Determined to thrive in the medical field, Patricia Barber worked hard to make her dreams a reality. Her journey began in 1974 at the University of Minnesota, where she served as a staff nurse until she graduated with a Bachelor of Science in Nursing in 1975. She proceeded to become certified as a registered nurse in Colorado, Illinois and Minnesota, and in 1978, she became certified as a nurse practitioner through the University of Illinois. Ms. Barber also became the transplant coordinator for the institution that year. She stayed until 1990, when she transferred to join Denver Presbyterian, which became Denver Presbyterian St. Luke’s Medical Center in 1993. Her tenure with the hospital lasted until 1999 in a variety of positions, such as nurse practitioner in the emergency room, nurse practitioner of cardiovascular in-patient service, nurse practitioner of nephrology, and nurse practitioner of in-patient service.

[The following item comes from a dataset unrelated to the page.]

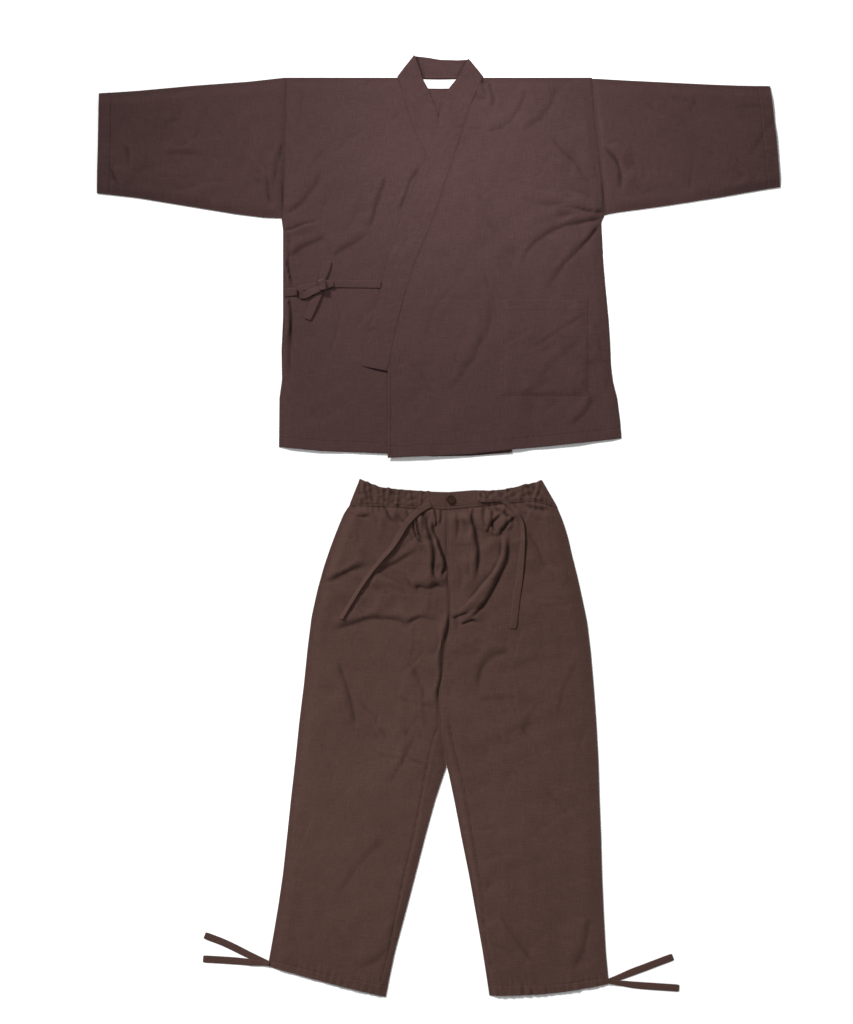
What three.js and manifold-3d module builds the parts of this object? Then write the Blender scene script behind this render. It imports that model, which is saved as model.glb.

Upon leaving the health care facility, Dr. Barber decided to turn her career in a new direction and focus on using her experiences to mentor the youth entering the field. She started as an associate professor of nursing at the Health Education Center at the Community College of Denver in 1999 and stayed until her retirement in 2012. During that time, she also served the college as the acting chair of the nursing board of directors and as the director of online education. From 2003 to 2008, Ms. Barber rejoined the practical medical world as a cardiovascular nurse practitioner for Cardiovascular Associates. Although she is now retired, she continues to share her expertise as a consultant in Chicago.
Some of the highlights of Dr. Barber’s career specializing in online distance learning and training in high fidelity human/patient simulation. She was also proud to be the editor of the Resource Manual for Transplant Coordinators in 1982.
To ensure she remained on top of developments in her industry and community, Ms. Barber maintained affiliation with the National Kidney Foundation, the American Diabetes Association and the North America Transplant Coordinators Organization. She always found that networking and being a part of organizations was beneficial to her growth; she got many good ideas from her peers.
As a testament to her success, Ms. Barber received the Faculty Gold Award from Colorado Community College Systems in 2005. She was also honored with inclusion in numerous editions of Who’s Who in America, Who’s Who in the West, Who’s Who in the World, Who’s Who in Medicine and Healthcare and Who’s Who of American Women, as well as one volume each of Who’s Who of Emerging Leaders in America and Who’s Who in American Nursing. If she could offer some advice to the younger generations, it would be to hang in no matter how bleak things may seem.
When Ms. Barber has free time, she enjoys fundraising, volunteering, and pet therapy, which she feels strongly about and mostly does in nursing homes.